Como es fácil de entender, Poe juntaba todas las condiciones para convertirse en el auténtico preceptor del efecto literario: tenía, ante todo, la necesidad, pintada de calva. Por años se creyó que el hálito de un poema, una historia, estaba determinado por el elusivo aleteo de la inspiración. Esto podía ser algo aceptable, incluso conveniente, para los poetas de corte, quienes podían darse el lujo de largas meditaciones entre fiordos repletos de repollos, pues no faltaría el vino y el queso de la mano pródiga de sus mecenas. O para los poetas griegos, quienes nunca supieron la premura de completar tres cuartillas para asegurar la cena, no porque los cantos épicos diesen con qué comer, sino precisamente porque sabían que no lo harían. Para Poe, en cambio, era un problema grave, entre toda la variedad de infortunios con los que debía lidiar: vivía de lo que escribía, de modo que era enteramente desesperanzador sentarse al escritorio de un periódico y golpear la madera con la punta de los dedos hasta que aparecieran las Musas entre copos de nieve. Tenía que hacer algo si quería recibir alguna comisión. Por todo eso, forzosamente tenía que entender la escritura como un ajedrez en el tablero del lenguaje, apuntando directo a un jaque mate.
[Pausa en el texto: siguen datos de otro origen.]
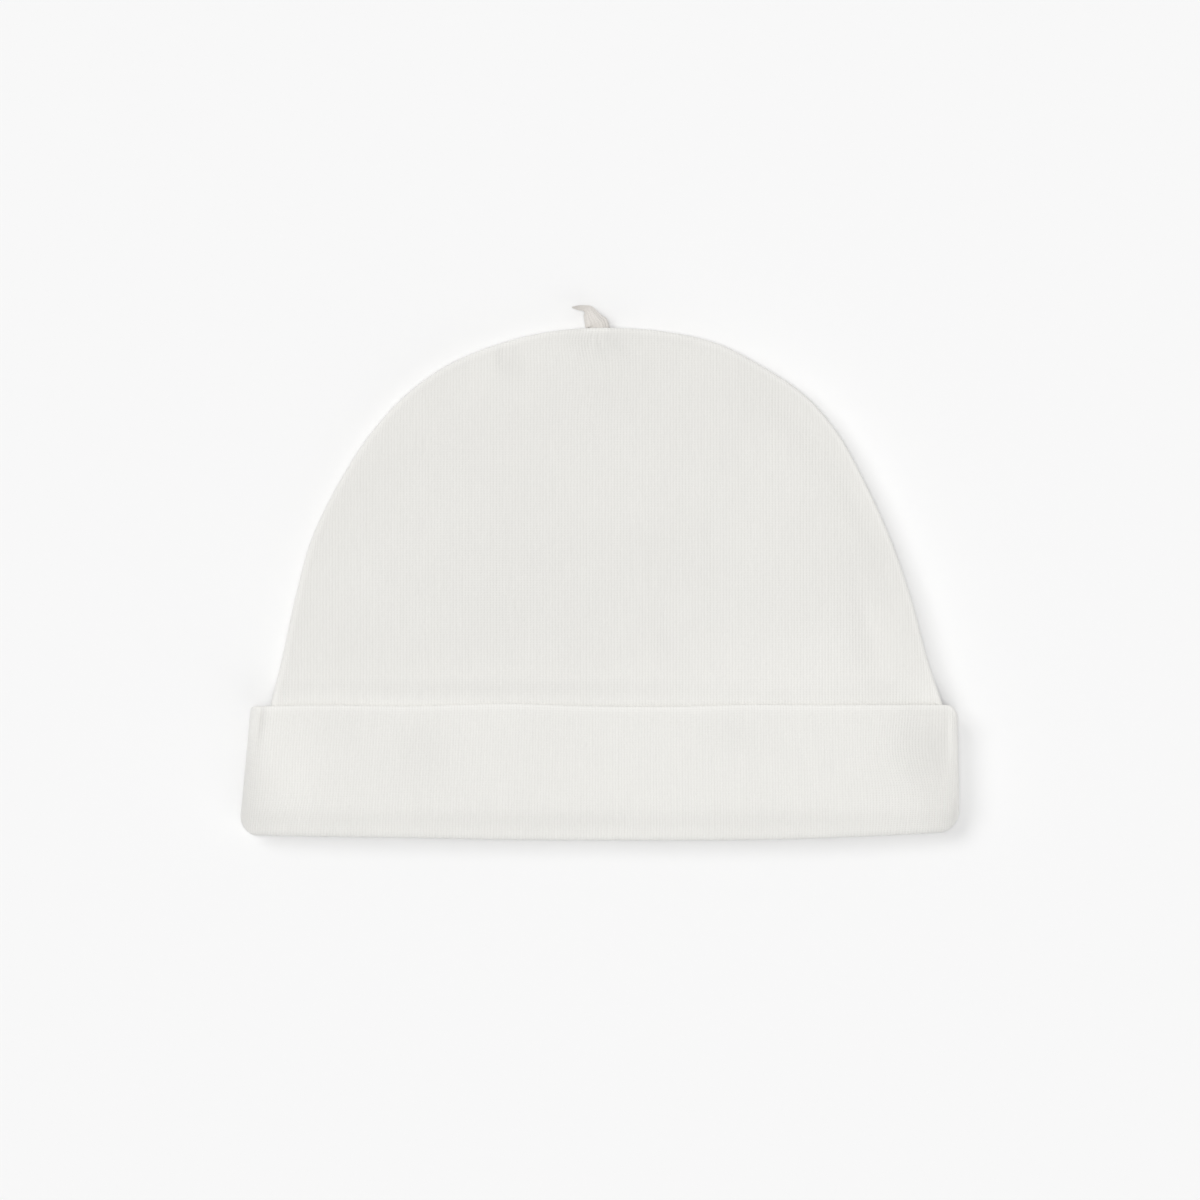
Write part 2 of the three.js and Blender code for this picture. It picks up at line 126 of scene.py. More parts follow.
# %% The soft folds
# x, y as shares of half the width and of the height; length and width in centimetres; turn in
# degrees; rise in mm
crown_folds = [
    (-0.3, 0.93, 0.45, 0.22, 0, -1), (-0.02, 0.972, 0.35, 0.3, -20, -0.6),
    (-0.11, 0.955, 0.4, 0.35, 0, 0.5), (0.6, 0.73, 1.5, 0.45, 42, -0.7),
    (0.77, 0.5, 1.2, 0.3, 24, -0.6), (0.785, 0.2, 1.3, 0.4, 9, -1.1),
    (0.9, 0.13, 0.9, 0.35, 12, 0.4), (0.54, 0.15, 0.8, 1.9, 0, 1),
    (0.322, 0.38, 1.5, 0.2, 0, -0.35), (0.205, 0.22, 0.6, 0.28, -15, -0.6),
    (0.12, 0.14, 0.5, 0.5, 0, 0.5), (-0.33, 0.06, 0.35, 4, 0, -0.4),
    (0.6, 0.02, 0.2, 3.4, 0, -0.35),
]
cuff_folds = [
    (-0.87, 0.55, 1.5, 0.4, 0, 0.5), (-0.5, 0.65, 0.9, 0.7, 0, -0.35),
    (-0.6, 0.28, 0.4, 1.5, 0, 0.3), (0.41, 0.8, 0.7, 0.6, 0, -0.3),
    (0.91, 0.78, 1.1, 0.6, 0, -2), (0.973, 0.85, 0.9, 0.12, 0, 1),
    (-0.94, 0.9, 0.6, 0.08, -5, -0.8), (-0.1, 0.06, 0.3, 1.6, 0, -0.4),
]

# %% Painted light and shade, and leaning ribs
# the first five as above, and how much lighter the cloth is painted there, as a share: painted light
# where positive, painted shade where negative
crown_painted_patches = [
    (0.62, 0.142, 1.3, 2.6, 0, 0.03), (0.02, 0.971, 0.45, 0.5, 0, -0.045),
    (-0.284, 0.91, 0.5, 0.3, 0, -0.05), (0, -0.01, 0.8, 40, 0, 0.05),
    (0.5, 0.56, 1.3, 1.8, 0, 0.02), (0.75, 0.65, 1.2, 0.6, 30, 0.02),
    (-0.85, -0.01, 0.6, 1.2, 0, 0.03), (-0.6, -0.005, 0.12, 3, 0, 0.05),
    (0.97, 0.08, 1, 0.4, 10, 0.04), (0.8, 0.33, 0.9, 0.4, 10, -0.025),
    (-0.3, 0.9, 0.8, 1.5, 40, 0.015),
]
# painted light and shade on the cuff: positive rows paint light, negative rows paint shade
cuff_painted_patches = [
    (0.92, 0.74, 0.8, 0.6, 0, -0.075), (0, 0.15, 0.3, 40, 0, -0.025),
    (-0.95, 0.8, 0.9, 0.6, 0, 0.035), (0.95, 0.3, 1.6, 0.5, 0, -0.05),
    (-0.84, 0.5, 1.3, 0.5, 0, 0.03), (0.975, 0.8, 0.7, 0.13, 0, 0.1),
    (-0.942, 0.87, 0.5, 0.06, -6, -0.12), (-0.963, 0.87, 0.5, 0.1, -6, 0.05),
    (-0.97, 0.3, 1.2, 0.5, 0, -0.045), (-0.48, 0.65, 0.8, 0.7, 0, -0.03),
    (0.38, 0.8, 0.5, 0.7, 0, -0.02),
]
# x, y as above; reach in centimetres; how the ribs lean there, in degrees to the right
crown_leans = [(-0.07, 0.93, 0.9, -9)]
cuff_leans = [(0.85, 0.5, 1, -14), (-0.86, 0.2, 0.8, 9)]
print(len(crown_folds), "folds on the crown,", len(cuff_folds), "on the cuff")


# %% [markdown]
# ## Lines and levels
# Soft cloth has no straight lines. Each edge is a smooth curve through a few table rows, and each
# fold is a low rounded hill or valley. NumPy computes them for whole grids of points at once, which
# is much quicker than a loop over points in Python.

# %% Smooth steps and curves through a table
def smooth(value):
    value = np.clip(value, 0, 1)
    return value * value * (3 - 2 * value)


def mix(a, b, share):
    return a + (b - a) * share


def curve_through(places, values, at):
    """A smooth curve through a table's rows, flat beyond its ends."""
    slopes = np.gradient(values, places)
    at = np.clip(at, places[0], places[-1])
    k = np.clip(np.searchsorted(places, at) - 1, 0, len(places) - 2)
    step = places[k + 1] - places[k]
    t = (at - places[k]) / step
    start, end = values[k], values[k + 1]
    bend_in, bend_out = slopes[k] * step, slopes[k + 1] * step
    cubic = (2 * start - 2 * end + bend_in + bend_out) * t ** 3
    return cubic + (3 * end - 3 * start - 2 * bend_in - bend_out) * t ** 2 + bend_in * t + start


def on_its_side(side, curve, *places):
    """The left or the right version of a curve, by the side that each point is on."""
    return np.where(side < 0, curve(-1, *places), curve(1, *places))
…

Pero eso fue hace más de cien años. La fórmula brillante de Poe se decolora cuando el panorama nos muestra su imagen repetitiva. Una carretera de tierra y polvo que se pierde en la distancia, cabezas de ganado junto a las que nace un cactus. Paisajes en los que sabemos que de un momento a otro aparecerá una lagartija.

Un escritor, se sabe, debe contar al menos con un mínimo de autonomía para escribir lo que le venga en gana. Liberados de la consigna ideológica del relato comprometido, (casi siempre una excusa para la mala literatura), cada quien tiene derecho a estampar sus obsesiones con el poco o mucho talento del que disponga. En una acuarela ideal, cada quien debería gastar la vida en su manía predilecta. X., fascinado con pequeñas acertijos y una pasión desenfrenada por el diálogo, podrá escribir todas las historias policiales que le vengan en gana. Z, melancólica y transparente, preferirá los ambientes bucólicos, los gestos contenidos. Atardeceres de un rojo intenso junto a los restos de la casa de Scarlet O´Hara. La lista es desmesurada.

La sonrisa se desdibuja si encontramos -¡por décima vez, en menos de treinta páginas!- que W., tan contemporáneo, no parece poder abandonar la fórmula del revolver, el seño fruncido, la sonrisa ladina. Los lejanos artificios de Poe comienzan a parecer una ciénaga desolada cuando vemos que, otra vez, el muchacho bueno recibe una paliza legendaria de manos de un psicópata con una extraña pasión por Debussy. Historias en las que el respeto por las fórmulas deberá mostrar un protagonista alcohólico e insomne, con un pasado de privaciones y una furia taimada. Aparecerá, lo sabemos, un barcito de Sabana Grande. Remates de caballos, tristes putas epicúreas, vagas figuras retóricas que leen a Rómulo Gallegos y siempre tienen un gato negro en su cuartucho de pensión. Intuimos una cerveza caliente sobre la barra, un matón picapleitos, un impulso suicida que hace responder a la provocación. Personajes cuya vocación fundamental puede resumirse en el desesperado encanto de lo fatídico. Por eso, la alusión a la raya de coca. Por eso, además, el recuerdo de una novia adolescente, con un cabello ensortijado y unas nalgas mitológicas, a quien tal vez se quiso un poco entre las sábanas de un blanco pringoso de algún hotelito de Plaza Venezuela. Historias en las que siempre será posible matar al perro, porque perra es la vida que reflejan sus páginas amarillas. Historias donde el efecto no apunta a otra cosa que al efecto en sí mismo. Una rocola que sólo cuenta con discos de bolero.

Sospecho que ya mi voz comienza a sonar estridente. No quisiera emular a Ignatius Really, empeñado en escribir con furia adiposa una obra monumental contra Occidente. Aprecio alguna que otra maroma efectista y me alegra tener entre mis amigos a poetas sutiles que sueñan diariamente con la tentación de matar a una monja con un golpe de oreja. Sin embargo, no puedo resistirme a la tentación de aquellas historias donde no parece pasar casi nada. Historias nacidas del tedio, pálidas llamas donde no hay otro fuego de artificio que el gusto por combinar palabras, donde una página minuciosa nos regala una frase hermosa.

Algunos años después del escándalo que significó la publicación de Lolita Vladimir Nabokov concedió una entrevista a la BBC Television. Le preguntaron por qué escribió ésa novela. Respondió: «¿Por qué escribí cualquiera de mis libros, después de todo? Por el placer, por la dificultad. Yo no tengo ningún propósito social, ningún mensaje moral; no tengo ninguna idea general qué explotar. Apenas me gusta componer enigmas con soluciones elegantes».

De eso, más o menos, vamos a intentar ocuparnos en esta colaboración regular. Para felicidad de todos los perros, me imagino.